Households’ domestic energy costs are currently capped in a bid to protect customers from sharp bill increase. This has kept the average fuel bill at £1,277 - guaranteeing that providers make a loss at current wholesale prices.

The price cap is recalculated every six months based on what is happening in the energy market. Mr Anderson said this is not a frequent enough change.

Any reform is likely to be hugely controversial, given the potential hit to household budgets at a time when costs of petrol and other goods are also rising.

Ofgem, the industry regulator, and the Government have both ruled out any change before April. However, the watchdog’s boss Jonathan Brearley hinted this month that the rules could change after that.

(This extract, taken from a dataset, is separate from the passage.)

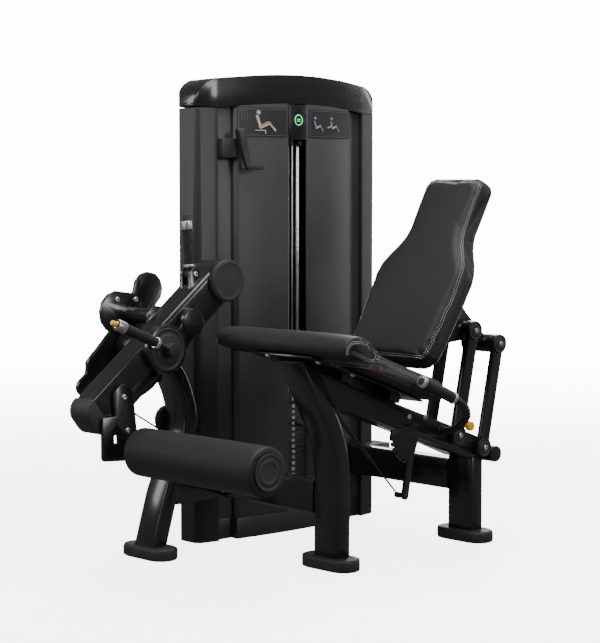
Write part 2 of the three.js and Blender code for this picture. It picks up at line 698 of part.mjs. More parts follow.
// Bottle-shaped cushion: wide at the small of the back, narrow between the shoulders.
function buildBackPad() {
  const length = Math.hypot(backPad.head[0] - backPad.foot[0], backPad.head[1] - backPad.foot[1]);
  const half = [[0, 140], [7, 158], [26, 176], [60, 182], [120, 186], [200, 191], [290, 192], [322, 186],
    [352, 172], [400, 145], [424, 135], [454, 129], [540, 129], [length - 22, 127], [length - 6, 116],
    [length, 98]];
  const edge = padBevel.bevelSize;
  const right = half.map(([along, side]) => [side - edge, along]);
  const left = half.map(([along, side]) => [edge - side, along]).reverse();
  const pad = extrude(outline([...right, ...left]), backPad.thickness - 2 * edge, padBevel);
  const basis = new THREE.Matrix4().makeBasis(
    new THREE.Vector3(0, -1, 0), new THREE.Vector3(Math.sin(backLean), 0, Math.cos(backLean)),
    new THREE.Vector3(-Math.cos(backLean), 0, Math.sin(backLean)));
  const [x, z] = onBack(0, -edge);
  add('back_pad', pad.applyMatrix4(basis).translate(x, seatY, z), look.vinyl);
}

// Pull knob on the near rocker that frees the backrest.
function buildPullKnob() {
  const place = [578, 374];
  const face = seatY - link.half - link.thick;
  const stem = barY([place[0] + 8, place[1] + 12], 7, face - 22, face - gap, 16);
  const cap = barY([place[0] + 8, place[1] + 12], 15, face - 36, face - 20, 24);
  add('pull_knob', join(stem, cap), look.orange);
}

// Notched fan under the seat with the arm that works against the gas spring.
const crankTip = [328, 190];
const crankY = [-597 - 5, -597 + 5];

function buildCrank() {
  const [x, z] = crankPivot;
  const notches = 7;
  const teeth = Array.from({ length: notches }, (_, i) => {
    const start = Math.PI + 0.1 + i * 0.2;
    const middle = start + 0.12;
    return [...arc(crankPivot, 102, start, middle, 2), ...arc(crankPivot, 92, middle, start + 0.2, 1)];
  });
  const fan = outline([[x + 18, z + 18], [x - 96, z + 10], ...teeth.flat(), [x + 18, z - 30]]);
  const arm = plateXZ(strap(crankPivot, 22, crankTip, 12), ...crankY);
  const bore = barY(crankPivot, 10 + gap, crankY[0] - 1, crankY[1] + 1, 20);
  const ball = barY(crankTip, 8, crankY[0] - 1, crankY[1] + 12, 16);
  add('crank', join(cut(join(plateXZ(fan, ...crankY), arm), bore), ball), look.frame);
}

function buildGasSpring() {
  const y = crankY[1] + 24;
  const top = new THREE.Vector3(gasTop[0], y, gasTop[1]);
  const tip = new THREE.Vector3(crankTip[0], y, crankTip[1]);
  const along = tip.clone().sub(top);
  const place = (share) => top.clone().addScaledVector(along, share);
  const barrel = barBetween(place(0.02), place(0.55), 6.5, 6.5, 12);
  const well = barBetween(place(0.15), place(0.56), 3.8, 3.8, 10);
  const eye = barY(gasTop, 11, y - 8, y + 8, 20);
  add('gas_body', cut(join(barrel, eye), well), look.rubber);
  const piston = barBetween(place(0.4), place(0.99), 3, 3, 8);
  const joint = barY(crankTip, 9, y - 8, y + 8, 16);
  add('gas_rod', join(piston, joint), look.chrome);
}

// ---- leg lever ----------------------------------------------------------------------

const armAngle = Math.atan2(arm.high[1] - arm.low[1], arm.high[0] - arm.low[0]);

// A place measured along the arm's axis from its low end and up from it, as X and Z.
function onArm(along, up) {
  return [arm.low[0] + along * Math.cos(armAngle) - up * Math.sin(armAngle),
    arm.low[1] + along * Math.sin(armAngle) + up * Math.cos(armAngle)];
}

const armLength = Math.hypot(arm.high[0] - arm.low[0], arm.high[1] - arm.low[1]);
const handleBBase = [-153, 872];
const crossTube = [-258, 745];

function buildMainArm() {
  const [x0, z0] = onArm(0, 0);
  const [x1, z1] = onArm(armLength, 0);
  const y = (arm.front + arm.back) / 2;
  const route = [new THREE.Vector3(x0, y, z0), new THREE.Vector3(x1, y, z1)];
  const bar = sweep(roundedRect(arm.back - arm.front, arm.height, 12), route);
  const head = barY(arm.high, 62, arm.front - 4, arm.back + 4);
  const hub = barY([pivot.x, pivot.z], 60, arm.front, arm.back);
  const lug = join(barY(crossTube, 34, arm.back - 14, arm.back),
    box(crossTube[0] - 34, crossTube[0] + 34, arm.back - 14, arm.back, crossTube[1] - 60, crossTube[1]));
  const ears = [[-176, -161], [-139, -124]].map(([a, b]) => join(barY(handleBBase, 19, a, b),
    box(handleBBase[0] - 19, handleBBase[0] + 19, a, b, handleBBase[1] - 52, handleBBase[1])));
  const bore = barY([pivot.x, pivot.z], pivot.shaft + gap, arm.front - 10, arm.back + 10);
  add('main_arm', cut(join(bar, head, hub, lug, ...ears), bore), look.frame);
}

function buildArmCap() {
  const radius = 44;
  const h = arm.height / 2 + 2;
  const nose = -52 + radius;
  const shape = outline([[-gap, -h], [-gap, h], ...arc([nose, h - radius], radius, Math.PI / 2, Math.PI, 6),
    ...arc([nose, radius - h], radius, Math.PI, Math.PI * 1.5, 6)]);
  const cap = plateXZ(shape, arm.front + 4, arm.back - 4,
    { bevelEnabled: true, bevelSize: 0, bevelThickness: 5, bevelSegments: 1 });
  cap.rotateY(-armAngle).translate(arm.low[0], 0, arm.low[1]);
  add('arm_cap', cap, look.plastic);
}

function buildEndDisc() {
  add('end_disc', barY(arm.high, 65, arm.front - 22, arm.front - 4 - gap, 32), look.plastic);
}

function buildPivotHub() {
  const disc = barY(handleA.base, 73, arm.front - 30, arm.front - gap, 32);
  const shaft = barY([pivot.x, pivot.z], pivot.shaft, arm.front - 1, 24, 24);
  const stop = barY([-200, 732], 40, arm.front - 30, arm.front - gap, 32);
  const web = plateXZ(strap([pivot.x, pivot.z], 40, [-200, 732], 30), arm.front - 24, arm.front - gap);
  add('pivot_hub', join(disc, shaft, web, stop), look.frame);
}

// Cable cam behind the leg, its balance arm, and the tube that ties both to the main arm.
function buildCam() {
  const y0 = 5;
  const y1 = 19;
  const { x, z } = pivot;
  const sector = outline([[x - 60, z + 60], ...arc([x, z], camRadius, Math.PI * 1.08, Math.PI * 1.78, 18)]);
  const head = strap([x - 38, z + 108], 66, [x - 4, z + 106], 62);
  const neck = strap([x - 38, z + 108], 50, [x, z], 70);
  const lobe = strap([x - 100, z - 60], 60, [x - 166, z - 112], 27);
  const balance = strap([x, z], 48, [x + 97, z + 172], 55);
  const parts = [...[sector, head, neck, lobe].map((shape) => plateXZ(shape, y0, y1)),
    plateXZ(balance, y1 + 6, y1 + 20), barY([x, z], 42, y1 - 1, y1 + 7),
    barY(crossTube, 24, arm.back + gap, y0 + 1, 24)];
  const bore = barY([x, z], pivot.shaft + gap, y0 - 1, y1 + 30);
  add('cam_plate', cut(join(...parts), bore), look.frame);
}

// Lever with a rubber grip between two collars, from its base towards its tip.
function gripLever(base, tip, y, radius, low = 0.24) {
  const from = new THREE.Vector3(base[0], y, base[1]);
  const to = new THREE.Vector3(tip[0], y, tip[1]);
  const place = (share) => from.clone().lerp(to, share);
  return [
    barBetween(from, place(low + 0.06), 9, 9, 10),
    barBetween(place(low), place(low + 0.04), radius + 2, radius + 2, 14),
    barBetween(place(low + 0.04), place(0.78), radius - 1, radius, 14),
    barBetween(place(0.78), place(0.93), radius + 1.5, radius + 1.5, 14),
  ];
}

const handleA = { base: [-303, 656], tip: [-526, 749], y: -245 };
const handleB = { tip: [-166, 1047], y: -150 };

function buildLeverHandles() {
  const boss = barY(handleA.base, 20, handleA.y - 14, arm.front - 30 - gap, 24);
  const lever = gripLever(handleA.base, handleA.tip, handleA.y, 15);
  const from = new THREE.Vector3(handleA.base[0], handleA.y, handleA.base[1]);
  const to = new THREE.Vector3(handleA.tip[0], handleA.y, handleA.tip[1]);
  const well = barBetween(from.clone().lerp(to, 0.89), to, 11, 11, 12);
  add('range_handle', cut(join(boss, ...lever), well), look.rubber);
  const button = barBetween(from.clone().lerp(to, 0.925), to, 8.5, 7.5, 14);
  add('range_button', button, look.orange);
  const stub = barY(handleBBase, 16, -161 + gap, -139 - gap, 24);
  const upright = gripLever(handleBBase, handleB.tip, handleB.y, 15, 0.13);
  const knobEnds = [0.92, 1.03].map((share) => new THREE.Vector3(
    THREE.MathUtils.lerp(handleBBase[0], handleB.tip[0], share), handleB.y,
    THREE.MathUtils.lerp(handleBBase[1], handleB.tip[1], share)));
  const tipKnob = barBetween(...knobEnds, 12, 10, 14);
  add('start_handle', join(stub, ...upright, tipKnob), look.rubber);
}

function buildRollerLink() {
  const y0 = arm.front - 15;
  const y1 = arm.front - 3;
  const flange = outline([[-534, 350], [-528, 342], [-420, 335], [-402, 345], [-402, 400], [-440, 470],
    [-534, 470]]);
  const window = outline([[-492, 392], [-468, 392], [-468, 416], [-492, 416]]);
  flange.holes.push(new THREE.Path(window.getPoints()));
  const bar = strap([-456, 525], 36, [-438, 372], 36);
  const shaft = barY([roller.x, roller.z], roller.shaft, roller.y0 + 14, y1 - 2, 24);
  add('roller_link', join(plateXZ(flange, y0, y1), plateXZ(bar, y0, y1), shaft), look.frame);
}

function buildRoller() {
  const { radius, shaft } = roller;
  const y0 = roller.y0;
  const y1 = roller.y1;
  const round = 16;
  const quarter = Math.PI / 2;
  const profile = [[0, y0], ...arc([radius - round, y0 + round], round, -quarter, 0, 2),
    ...arc([radius - round, y1 - round], round, 0, quarter, 2),
    [shaft + gap, y1], [shaft + gap, y0 + 13], [0, y0 + 13]];
  const geometry = new THREE.LatheGeometry(profile.map(([r, y]) => new THREE.Vector2(r, y)), 24);
  add('roller_pad', geometry.translate(roller.x, 0, roller.z), look.vinyl);
}

// ---- assembly -----------------------------------------------------------------------

buildColumns();
buildCap();
buildFrontPanels();
buildRearShroud();
buildTowerBase();
buildHeader();
buildGuideRods();
buildCounter();
buildIncrement();
buildStack();
buildHeadPlate();
buildPin();
buildCable();
buildPulleys();
buildFeet();
buildSideLeg();
buildFrontLeg();
buildRearPost();
buildBeams();
buildSeatBeam();
buildSeatPan();
buildThighPad();
buildSeatPad();
buildHandles();
buildRockers();
buildBackBracket();
buildBackPad();
buildPullKnob();
buildCrank();
buildGasSpring();
buildMainArm();
buildArmCap();
buildEndDisc();
buildPivotHub();
buildCam();
buildLeverHandles();
buildRollerLink();
buildRoller();

// The origin is the middle of the footprint, on the floor.
machine.updateMatrixWorld(true);
const bounds = new THREE.Box3().setFromObject(machine, true);
const centre = bounds.getCenter(new THREE.Vector3());
machine.position.set(-centre.x, -centre.y, -bounds.min.z);

export default machine;
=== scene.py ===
import json
import math

import bpy
from mathutils import Matrix, Vector
from mathutils.kdtree import KDTree


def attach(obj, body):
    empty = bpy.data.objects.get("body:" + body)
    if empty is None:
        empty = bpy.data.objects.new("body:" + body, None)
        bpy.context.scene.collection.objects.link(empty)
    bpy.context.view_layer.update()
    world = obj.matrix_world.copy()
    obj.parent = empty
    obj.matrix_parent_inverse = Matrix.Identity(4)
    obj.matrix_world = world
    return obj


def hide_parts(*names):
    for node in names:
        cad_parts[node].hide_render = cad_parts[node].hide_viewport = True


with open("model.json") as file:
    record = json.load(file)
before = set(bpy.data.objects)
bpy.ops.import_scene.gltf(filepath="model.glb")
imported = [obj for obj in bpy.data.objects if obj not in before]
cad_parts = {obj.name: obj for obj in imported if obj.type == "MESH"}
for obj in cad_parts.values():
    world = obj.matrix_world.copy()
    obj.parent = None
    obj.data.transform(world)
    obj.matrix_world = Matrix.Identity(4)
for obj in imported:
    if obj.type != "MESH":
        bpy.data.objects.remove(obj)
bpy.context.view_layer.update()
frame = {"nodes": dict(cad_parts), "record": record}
print("frame loaded")

scene = bpy.context.scene
joints = {joint["name"]: joint for joint in frame["record"]["behaviour"]["joints"]}
lever = Vector(joints["leg_lever"]["pos_m"])
drawingZero = lever - Vector((-0.268, -0.150, 0.647))  # the corner that the machine's drawing measures from


def at(x, y, z):  # drawing millimetres to metres in the frame
    return drawingZero + Vector((x, y, z)) / 1000


# camera

view = {"place": (-3722.81, -4378.07, 1137.04), "turn": -43.646, "tilt": 4.24, "lens": 101.86, "sensor": 36}

cameraData = bpy.data.cameras.new("camera")
cameraData.lens = view["lens"]
cameraData.sensor_width = view["sensor"]
cameraData.clip_end = 60
camera = bpy.data.objects.new("camera", cameraData)
scene.collection.objects.link(camera)
camera.location = at(*view["place"])
camera.rotation_euler = (math.radians(90 - view["tilt"]), 0, math.radians(view["turn"]))
scene.camera = camera

# shader writing


class Value:  # a socket that takes part in sums
    def __init__(self, net, socket):
        self.net = net
        self.socket = socket

    def __add__(self, other):
        return self.net.sum("ADD", self, other)

    def __radd__(self, other):
        return self.net.sum("ADD", other, self)

    def __sub__(self, other):
        return self.net.sum("SUBTRACT", self, other)

    def __rsub__(self, other):
        return self.net.sum("SUBTRACT", other, self)

    def __mul__(self, other):
        return self.net.sum("MULTIPLY", self, other)

    def __rmul__(self, other):
        return self.net.sum("MULTIPLY", other, self)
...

Mr Anderson, whose business has about 4.6m customers, said: “We need to make the cap far more flexible, far more responsive, and far more in line with what’s going on in the marketplace.

“We should start changing the cap more frequently - at the very least every quarter, if not every couple of months, to adjust for the real price in the marketplace, and then put in place protection for the fuel poor and the vulnerable - whether a cap or a regulated tariff.”

Mr Anderson warned that larger companies are now at growing risk from the price moves, with about 1m customers set to roll off existing deals in January and likely onto loss-making default tariffs at an industry-wide cost as high as £5bn.

He said the price cap was causing problems for companies while also not protecting the vulnerable, given that everyone’s energy bills are likely to rise sharply when it is recalculated in April - experts predict by as much as £400.

The number of players in the market has surged in the past few years, reaching a peak of about 70 in 2018 in a challenge to the dominant Big Six.

The market had shrunk back to about 50 by the start of this year, with a string of collapses raising questions about some challengers’ suitability.

An Ofgem spokesman said: “The price cap will remain in place this winter to protect millions of people from the sudden increases in global gas prices. We are also working with government to ensure that we have a sustainable energy market that works for all customers.”

A spokesperson for the department for business, energy and industrial strategy, said: “The Energy Price Cap will remain in place to protect millions of customers from sudden increases in global gas prices.”